Aim
Repeat everything from the line holding "other_tip = half_turn(tip)" to the line holding "bpy.context.scene.collection.objects.link(rigid_bodies[body])", inclusive, exactly. Leave out the rest.

-------- Available data

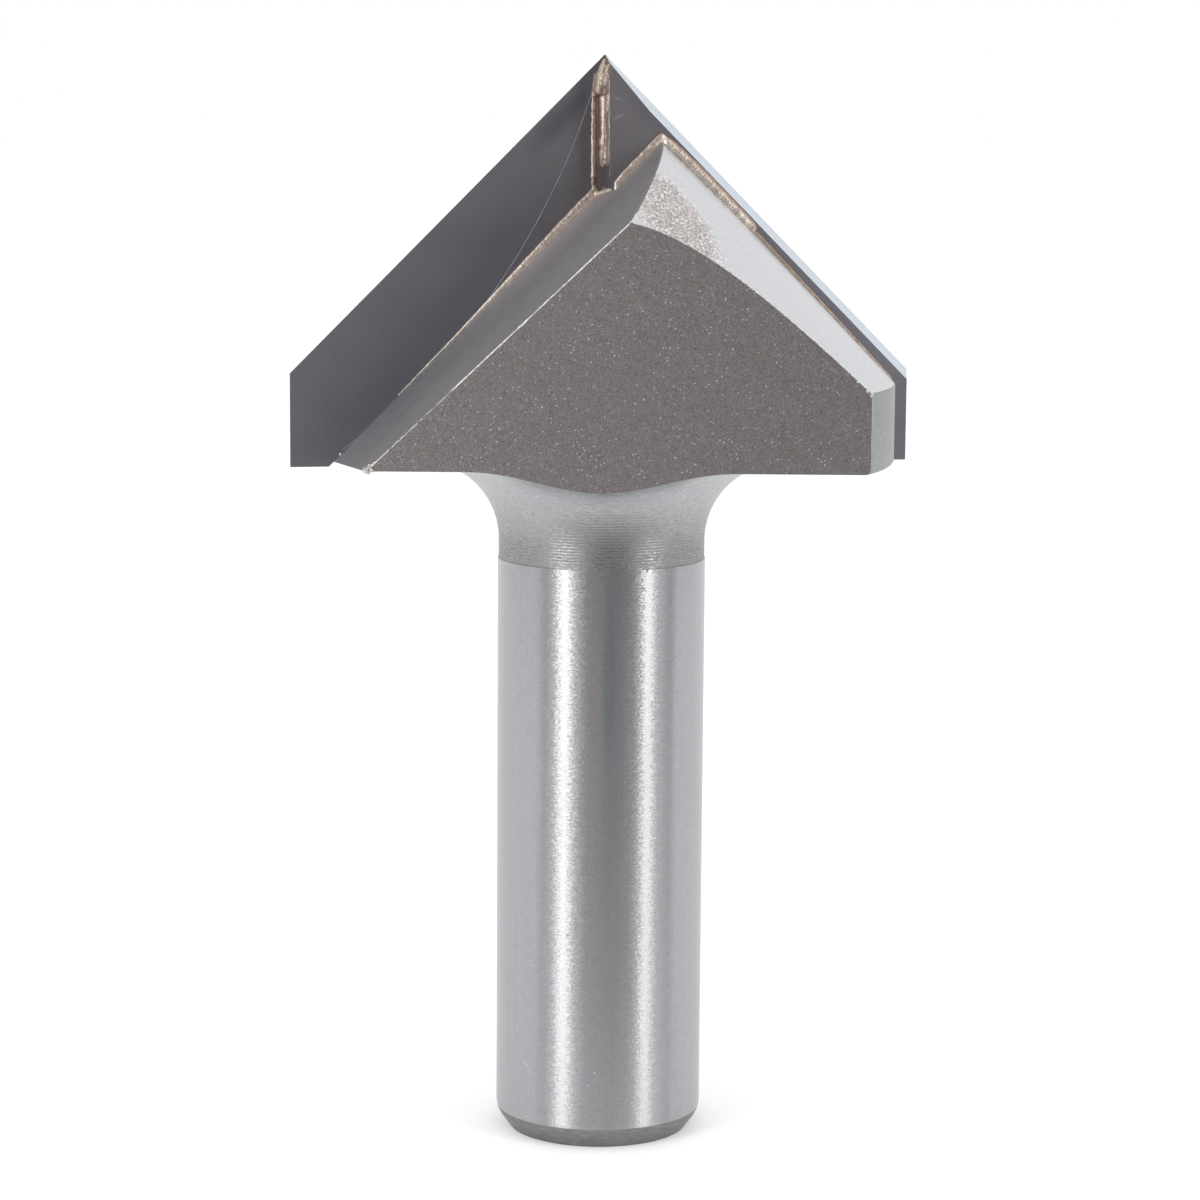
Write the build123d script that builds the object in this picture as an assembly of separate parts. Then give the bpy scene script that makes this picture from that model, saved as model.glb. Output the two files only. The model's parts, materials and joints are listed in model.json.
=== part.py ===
"""V-groove router bit with two brazed carbide tips. Millimetres, +Z up from the shank's end.

The rake planes of both tips lie in the plane through the axis, y = 0. The front flute is the one
at negative y: its tip is at negative x and faces -Y. Half a turn about Z gives the back flute.
"""

from build123d import *
import math
import os

# Cutting edges
cutting_diameter = 38.1
included_angle = 90.0

# Shank and neck
shank_diameter = 12.7
shank_length = 35.8
shank_chamfer_height = 1.15
shank_chamfer_width = 0.845
neck_undercut = 0.04
neck_length = 1.05
neck_fillet_radius = 4.94

# Turned head: a rim and a cone, both set in from the cutting edges for clearance
rim_height = 4.78
rim_chamfer = 0.45
tip_side_overhang = 1.3
tip_point_overhang = 1.28
cone_angle_ease = 0.95

# Flats on the outside of the wings
flat_distance = 8.01
flat_turn = 10.2

# Gullets, whose roots also locate the tips
gullet_root_drop = 7.87
gullet_root_taper = 0.19
gullet_lean = 9.65

# Carbide tips
tip_thickness = 1.9
tip_bottom_drop = 0.29
point_relief_angle = 19.5
side_relief_angle = 14.0
bottom_relief_angle = 7.5
rake_grind_depth = 0.06
grind_line_drop = 1.6
grind_line_top = 0.6
grind_line_end = 8.12
grinding_wheel_radius = 43.3

# Braze between the tips
centre_bead_width = 0.75
centre_bead_depth = 1.5
centre_bead_skin = 0.22
centre_bead_top_gap = 1.25
centre_fill_height = 1.1

# Braze along the gullet's root
root_bead_width = 0.45
root_bead_height = 0.3
root_bead_start = 0.55
root_bead_length = 9.6
root_bead_taper = 0.1

# Braze round the steel behind each tip
peak_bead_width = 0.36
peak_bead_height = 0.3
peak_bead_start = 0.6
ledge_bead_width = 0.5
ledge_bead_height = 0.38
ledge_bead_end = 8.9
seam_bead_width = 0.2
seam_bead_height = 0.14
bead_sink = 0.5
bead_dip = 0.15

# Worked out from the sizes above
half_angle = math.radians(included_angle / 2)
shank_radius = shank_diameter / 2
neck_radius = shank_radius - neck_undercut
fillet_start = shank_length + neck_length
head_start = fillet_start + neck_fillet_radius
cutting_radius = cutting_diameter / 2
rim_radius = cutting_radius - tip_side_overhang
cone_slope = 1 / math.tan(half_angle - math.radians(cone_angle_ease))
cone_start = head_start + rim_height
cone_apex = cone_start + rim_radius * cone_slope
cutting_point = cone_apex + tip_point_overhang
tip_bottom = head_start - tip_bottom_drop
gullet_root_height = cutting_point - gullet_root_drop
root_angle = math.pi / 2 - half_angle + math.radians(gullet_root_taper)
root_slope = math.tan(root_angle)
lean_angle = math.radians(gullet_lean)
reach = 2 * cutting_point


def half_space(origin, normal):
    """Block that fills everything on the side of a plane that its normal points to."""
    block = Box(reach, reach, reach, align=(Align.CENTER, Align.CENTER, Align.MIN))
    return Plane(origin=origin, z_dir=normal) * block


def half_turn(shape):
    """The same feature on the other flute."""
    return Rot(0, 0, 180) * shape


def root_point(height):
    """Where the front gullet's root line, in the rake plane, is at a height."""
    return Vector((height - gullet_root_height) / root_slope, 0, height)


def root_direction():
    """Direction up the front gullet's root, in the rake plane."""
    return Vector(math.cos(root_angle), 0, math.sin(root_angle))


def root_normal():
    """Direction square to the front gullet's root, in the rake plane, out over its tip."""
    return Vector(-math.sin(root_angle), 0, math.cos(root_angle))


def cone_point(across):
    """Where the wing's cone meets the back of the other flute's tip, at a distance across."""
    radius = math.hypot(across, tip_thickness)
    return Vector(across, -tip_thickness, cone_apex - radius * cone_slope)


def wall_normal():
    """Normal of the front gullet's wall, which leans so that the gullet opens outwards."""
    across = math.cos(lean_angle)
    return Vector(-math.sin(root_angle) * across, -math.sin(lean_angle), math.cos(root_angle) * across)


def wall_direction():
    """Direction down the front gullet's wall, square to its root, away from the tip."""
    fall = math.sin(lean_angle)
    return Vector(math.sin(root_angle) * fall, -math.cos(lean_angle), -math.cos(root_angle) * fall)


def make_blank():
    """Turned blank: chamfered shank, undercut neck with its fillet, rim and cone."""
    fillet_edge = neck_radius + neck_fillet_radius
    fillet_bulge = neck_fillet_radius * (1 - math.cos(math.radians(45)))
    with BuildPart() as blank:
        with BuildSketch(Plane.XZ):
            with BuildLine():
                Polyline(
                    (0, 0),
                    (shank_radius - shank_chamfer_width, 0),
                    (shank_radius, shank_chamfer_height),
                    (shank_radius, shank_length),
                    (neck_radius, shank_length),
                    (neck_radius, fillet_start),
                )
                ThreePointArc(
                    (neck_radius, fillet_start),
                    (neck_radius + fillet_bulge, head_start - fillet_bulge),
                    (fillet_edge, head_start),
                )
                Polyline(
                    (fillet_edge, head_start),
                    (rim_radius - rim_chamfer, head_start),
                    (rim_radius, head_start + rim_chamfer),
                    (rim_radius, cone_start),
                    (0, cone_apex),
                    (0, 0),
                )
            make_face()
        revolve(axis=Axis.Z)
    return blank.part


def make_flat():
    """Everything outside the front flat, which is turned towards its gullet."""
    turn = math.radians(flat_turn)
    outwards = Vector(-math.sin(turn), -math.cos(turn), 0)
    above_neck = half_space((0, 0, fillet_start), (0, 0, 1))
    return half_space(outwards * flat_distance, outwards) & above_neck


def make_gullet():
    """Chip gullet ahead of the front tip, down to a leaning wall."""
    return half_space(root_point(gullet_root_height), wall_normal()) & half_space((0, 0, 0), (0, -1, 0))


def make_pocket():
    """Cut that seats the front tip: the tip's thickness deep, along the gullet's root."""
    outline = Polyline(
        (0, gullet_root_height),
        (0, reach),
        (-reach, reach),
        (-reach, gullet_root_height - reach * root_slope),
        close=True,
    )
    return extrude(Plane.XZ * make_face(outline), -tip_thickness)


def make_body():
    """Steel body: the turned blank with flats, gullets and pockets milled in both wings."""
    body = make_blank()
    for cut in (make_flat(), make_gullet(), make_pocket()):
        body -= cut
        body -= half_turn(cut)
    return body


def tip_outline(depth):
    """Outline of the front tip at a depth behind its cutting edges, which are relieved."""
    point_inset = depth * math.tan(math.radians(point_relief_angle))
    side_inset = depth * math.tan(math.radians(side_relief_angle))
    bottom = tip_bottom + depth * math.tan(math.radians(bottom_relief_angle))
    apex = cutting_point - point_inset / math.sin(half_angle)
    side = cutting_radius - side_inset
    return Polyline(
        (0, gullet_root_height),
        (0, apex),
        (-side, apex - side / math.tan(half_angle)),
        (-side, bottom),
        (root_point(bottom).X, bottom),
        close=True,
    )


def grinding_wheel():
    """Disc of the wheel, whose rim crosses the front rake face from near the point to the root."""
    top = Vector(-grind_line_top, cutting_point - grind_line_drop)
    end = Vector(-grind_line_end, gullet_root_height - grind_line_end * root_slope)
    chord = end - top
    to_centre = math.sqrt(grinding_wheel_radius**2 - (chord.length / 2) ** 2)
    centre = (top + end) / 2 + Vector(chord.Y, -chord.X).normalized() * to_centre
    return Pos(centre.X, centre.Y) * Circle(grinding_wheel_radius)


def make_tip():
    """Front carbide tip, relieved behind its edges, its rake face ground up to a curved line."""
    rake_face = Plane.XZ * make_face(tip_outline(0))
    back_face = Plane.XZ.offset(-tip_thickness) * make_face(tip_outline(tip_thickness))
    blank = loft([rake_face, back_face], ruled=True)
    skin = make_face(tip_outline(tip_thickness)) - grinding_wheel()
    skin &= Rectangle(reach, cutting_point - grind_line_drop, align=(Align.CENTER, Align.MIN))
    return blank + extrude(Plane.XZ * skin, rake_grind_depth)


def bead(start, end, across, up, shrink=1.0):
    """Three-sided bead from start to end, as wide as across and standing as far out as up.

    Its hidden corner is sunk into the steel or carbide, and trimmed off later. The far end is
    shrink times the size of the near one.
    """
    sections = []
    for point, scale in ((start, 1.0), (end, shrink)):
        corner = point - (across + up) * (bead_sink * scale)
        ring = Polyline(corner, point + across * scale, point + up * scale, close=True)
        sections.append(make_face(ring))
    return loft(sections, ruled=True)


def make_centre_bead():
    """Braze in the corner between the two tips: a skin on each, filled in below the point."""
    top = cutting_point - centre_bead_top_gap
    bottom = gullet_root_height - centre_bead_width
    fill_start = top - centre_fill_height
    skins = Polyline(
        (0, 0),
        (-centre_bead_width, 0),
        (-centre_bead_width, -centre_bead_skin),
        (-centre_bead_skin, -centre_bead_skin),
        (-centre_bead_skin, -centre_bead_depth),
        (0, -centre_bead_depth),
        close=True,
    )
    corner = Polyline((0, 0), (-centre_bead_width, 0), (0, -centre_bead_depth), close=True)
    lower = Pos(0, 0, bottom) * extrude(make_face(skins), top - bottom)
    return lower + Pos(0, 0, fill_start) * extrude(make_face(corner), centre_fill_height)


def make_root_bead():
    """Braze along the gullet's root, thinning out down the tip."""
    start = root_point(gullet_root_height - root_bead_start)
    end = start - root_direction() * root_bead_length
    across = root_normal() * root_bead_width
    return bead(start, end, across, wall_direction() * root_bead_height, shrink=root_bead_taper)


def make_peak_bead(peak):
    """Braze along the top of the gullet's wall, up to the peak of the front wing."""
    climb = root_direction()
    start = peak - climb * ((peak.X - peak_bead_start) / climb.X)
    across = root_normal() * peak_bead_width
    return bead(start, peak + climb * peak_bead_width, across, wall_direction() * peak_bead_height)


def make_ledge_bead(peak):
    """Braze down the cone's edge from the peak: wide on its ledge, then a thin seam."""
    step = cone_point(ledge_bead_end)
    rim_end = cone_point(math.sqrt(rim_radius**2 - tip_thickness**2))
    fall = (step - peak).normalized()
    outwards = Vector(-fall.Z, 0, fall.X)
    up = Vector(0, -1, 0) - outwards * bead_dip
    ledge = bead(peak - fall * peak_bead_width, step, outwards * ledge_bead_width, up * ledge_bead_height)
    return ledge + bead(step, rim_end, outwards * seam_bead_width, up * seam_bead_height)


def make_braze(body, tips):
    """All the braze that shows in the front flute, as beads that lie on the steel and tips."""
    front = [corner for corner in body.vertices() if corner.Y < 0]
    peak = Vector(*max(front, key=lambda corner: corner.Z))
    beads = [make_centre_bead() + make_root_bead(), make_peak_bead(peak) + make_ledge_bead(peak)]
    for piece in (body, *tips):
        beads = [lump - piece for lump in beads]
    return Compound([solid for lump in beads for solid in lump.solids()])


def main():
    """Builds the pieces and writes one file for each."""
    body = make_body()
    tip = make_tip()
    other_tip = half_turn(tip)
    braze = make_braze(body, (tip, other_tip))
    pieces = {
        "body": body,
        "carbide_tip_1": tip,
        "carbide_tip_2": other_tip,
        "braze_seam_1": braze,
        "braze_seam_2": half_turn(braze),
    }
    os.makedirs("parts", exist_ok=True)
    for name, shape in pieces.items():
        export_step(shape, f"parts/{name}.step")


main()
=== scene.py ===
"""V-groove router bit: turned and milled steel body, two ground carbide cutters and their braze."""

import json
import math
import random

import bmesh
import bpy
from bpy.props import FloatProperty, FloatVectorProperty, PointerProperty
from mathutils import Matrix, Vector

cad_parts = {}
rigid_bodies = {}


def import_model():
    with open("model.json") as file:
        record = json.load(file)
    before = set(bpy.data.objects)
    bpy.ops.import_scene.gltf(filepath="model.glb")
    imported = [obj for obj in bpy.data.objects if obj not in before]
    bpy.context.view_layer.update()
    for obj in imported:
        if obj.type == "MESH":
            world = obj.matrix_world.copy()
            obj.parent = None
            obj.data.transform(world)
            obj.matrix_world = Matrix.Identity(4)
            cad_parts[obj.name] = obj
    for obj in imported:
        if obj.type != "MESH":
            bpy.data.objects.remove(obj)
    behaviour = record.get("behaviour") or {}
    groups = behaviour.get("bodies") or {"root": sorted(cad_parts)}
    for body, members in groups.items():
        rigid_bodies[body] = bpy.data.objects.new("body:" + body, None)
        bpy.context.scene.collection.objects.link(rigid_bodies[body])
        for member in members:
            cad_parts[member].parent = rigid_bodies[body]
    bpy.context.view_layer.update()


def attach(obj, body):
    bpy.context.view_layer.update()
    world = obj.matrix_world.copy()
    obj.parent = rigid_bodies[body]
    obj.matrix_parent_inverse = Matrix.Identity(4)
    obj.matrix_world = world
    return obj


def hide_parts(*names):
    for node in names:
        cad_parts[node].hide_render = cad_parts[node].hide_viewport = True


bl_info = {
    "name": "V-groove router bit",
    "version": (1, 0, 0),
    "blender": (4, 5, 0),
    "location": "View3D > Sidebar > Router Bit",
    "description": "Models a brazed-carbide v-groove router bit and its studio",
    "category": "Add Mesh",
}

for thing in list(bpy.data.objects):
    bpy.data.objects.remove(thing)
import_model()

MM = 1000
# Flakes of torn burr on the front flat's ends, in millimetres: place and radius.
TORN_BURR = (
    ((-14.95, -5.42, 41.9), 0.24),
    ((-14.82, -5.46, 42.1), 0.12),
    ((-14.62, -5.46, 42.3), 0.06),
    ((14.13, -10.66, 46.45), 0.1),
    ((14.14, -10.66, 46.22), 0.06),
    ((13.87, -10.62, 46.72), 0.08),
    ((13.3, -10.52, 47.28), 0.06),
    ((12.2, -10.32, 48.38), 0.05),
)
# Centre of the arc that the rake grinding left on the front cutter, across and up, in millimetres.
ARC_CENTRE = (-42.08, 77.0)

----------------

Solution
    other_tip = half_turn(tip)
    braze = make_braze(body, (tip, other_tip))
    pieces = {
        "body": body,
        "carbide_tip_1": tip,
        "carbide_tip_2": other_tip,
        "braze_seam_1": braze,
        "braze_seam_2": half_turn(braze),
    }
    os.makedirs("parts", exist_ok=True)
    for name, shape in pieces.items():
        export_step(shape, f"parts/{name}.step")


main()
=== scene.py ===
"""V-groove router bit: turned and milled steel body, two ground carbide cutters and their braze."""

import json
import math
import random

import bmesh
import bpy
from bpy.props import FloatProperty, FloatVectorProperty, PointerProperty
from mathutils import Matrix, Vector

cad_parts = {}
rigid_bodies = {}


def import_model():
    with open("model.json") as file:
        record = json.load(file)
    before = set(bpy.data.objects)
    bpy.ops.import_scene.gltf(filepath="model.glb")
    imported = [obj for obj in bpy.data.objects if obj not in before]
    bpy.context.view_layer.update()
    for obj in imported:
        if obj.type == "MESH":
            world = obj.matrix_world.copy()
            obj.parent = None
            obj.data.transform(world)
            obj.matrix_world = Matrix.Identity(4)
            cad_parts[obj.name] = obj
    for obj in imported:
        if obj.type != "MESH":
            bpy.data.objects.remove(obj)
    behaviour = record.get("behaviour") or {}
    groups = behaviour.get("bodies") or {"root": sorted(cad_parts)}
    for body, members in groups.items():
        rigid_bodies[body] = bpy.data.objects.new("body:" + body, None)
        bpy.context.scene.collection.objects.link(rigid_bodies[body])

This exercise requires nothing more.